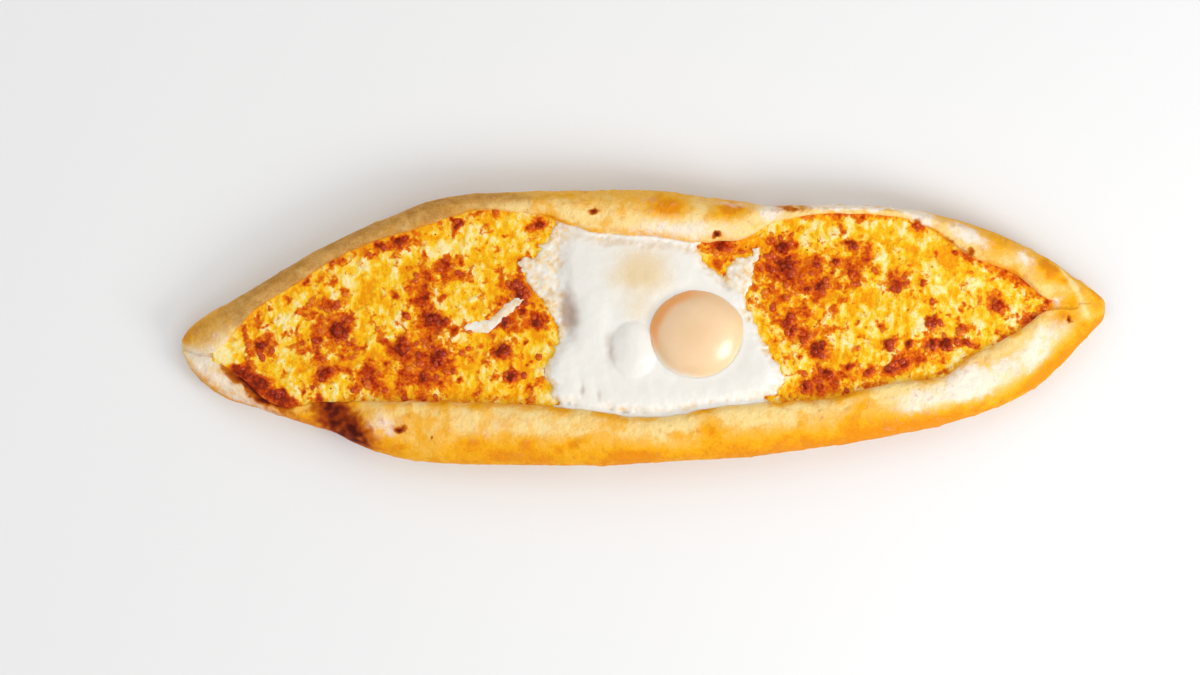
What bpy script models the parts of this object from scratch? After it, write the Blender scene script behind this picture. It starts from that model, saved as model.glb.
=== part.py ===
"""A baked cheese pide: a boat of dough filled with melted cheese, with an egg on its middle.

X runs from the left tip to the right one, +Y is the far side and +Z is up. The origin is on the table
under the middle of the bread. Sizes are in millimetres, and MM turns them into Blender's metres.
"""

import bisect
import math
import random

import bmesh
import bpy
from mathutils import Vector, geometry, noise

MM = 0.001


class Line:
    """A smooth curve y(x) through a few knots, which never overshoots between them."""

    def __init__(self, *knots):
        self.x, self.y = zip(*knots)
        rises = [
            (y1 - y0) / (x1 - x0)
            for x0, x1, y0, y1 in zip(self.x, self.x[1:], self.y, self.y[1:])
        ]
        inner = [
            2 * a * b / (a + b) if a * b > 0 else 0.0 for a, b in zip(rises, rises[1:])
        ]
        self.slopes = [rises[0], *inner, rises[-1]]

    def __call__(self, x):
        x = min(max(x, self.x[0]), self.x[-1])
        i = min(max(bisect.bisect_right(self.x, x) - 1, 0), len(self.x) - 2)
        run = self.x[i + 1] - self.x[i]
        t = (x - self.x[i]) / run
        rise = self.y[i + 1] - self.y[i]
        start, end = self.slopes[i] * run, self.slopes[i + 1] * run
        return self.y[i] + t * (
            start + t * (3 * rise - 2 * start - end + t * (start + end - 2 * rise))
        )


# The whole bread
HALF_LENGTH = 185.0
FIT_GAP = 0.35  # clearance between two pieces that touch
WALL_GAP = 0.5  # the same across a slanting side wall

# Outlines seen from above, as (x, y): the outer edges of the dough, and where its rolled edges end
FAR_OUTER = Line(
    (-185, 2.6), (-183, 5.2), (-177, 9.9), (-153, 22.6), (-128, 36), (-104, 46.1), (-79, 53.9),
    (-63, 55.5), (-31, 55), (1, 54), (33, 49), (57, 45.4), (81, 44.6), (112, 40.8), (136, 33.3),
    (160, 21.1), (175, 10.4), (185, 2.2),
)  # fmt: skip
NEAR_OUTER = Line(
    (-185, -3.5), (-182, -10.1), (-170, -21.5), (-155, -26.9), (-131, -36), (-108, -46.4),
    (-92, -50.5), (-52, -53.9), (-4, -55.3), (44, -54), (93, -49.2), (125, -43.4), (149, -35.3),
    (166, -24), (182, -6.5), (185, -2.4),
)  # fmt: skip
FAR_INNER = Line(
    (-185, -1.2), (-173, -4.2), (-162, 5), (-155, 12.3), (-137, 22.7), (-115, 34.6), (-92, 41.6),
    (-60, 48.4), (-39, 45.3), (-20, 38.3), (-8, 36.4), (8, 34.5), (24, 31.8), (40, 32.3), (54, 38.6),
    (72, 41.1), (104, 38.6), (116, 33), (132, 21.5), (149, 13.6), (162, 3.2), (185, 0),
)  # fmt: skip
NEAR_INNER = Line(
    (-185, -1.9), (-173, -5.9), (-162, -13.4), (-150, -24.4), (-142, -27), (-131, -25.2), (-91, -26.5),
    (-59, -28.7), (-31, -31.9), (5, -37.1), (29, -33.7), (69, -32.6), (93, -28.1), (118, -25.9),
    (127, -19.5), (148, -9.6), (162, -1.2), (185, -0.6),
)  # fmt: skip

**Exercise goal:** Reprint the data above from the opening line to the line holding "smooth curve y(x)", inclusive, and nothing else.

**Written response:**
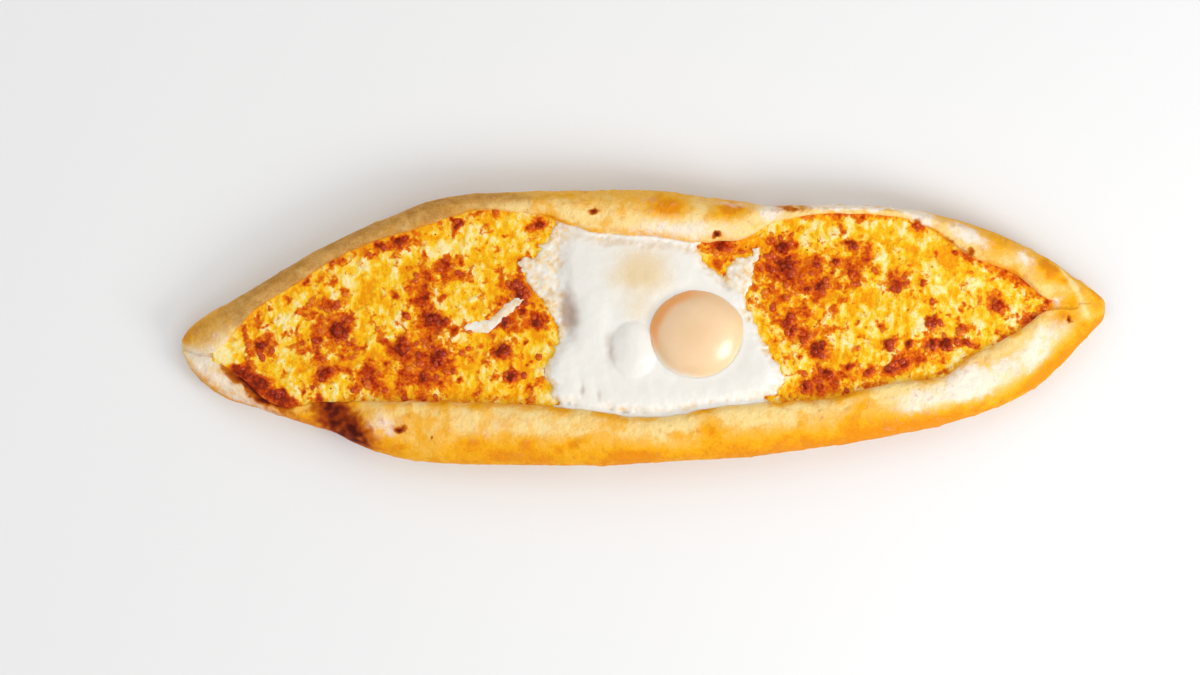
What bpy script models the parts of this object from scratch? After it, write the Blender scene script behind this picture. It starts from that model, saved as model.glb.
=== part.py ===
"""A baked cheese pide: a boat of dough filled with melted cheese, with an egg on its middle.

X runs from the left tip to the right one, +Y is the far side and +Z is up. The origin is on the table
under the middle of the bread. Sizes are in millimetres, and MM turns them into Blender's metres.
"""

import bisect
import math
import random

import bmesh
import bpy
from mathutils import Vector, geometry, noise

MM = 0.001


class Line:
    """A smooth curve y(x) through a few knots, which never overshoots between them."""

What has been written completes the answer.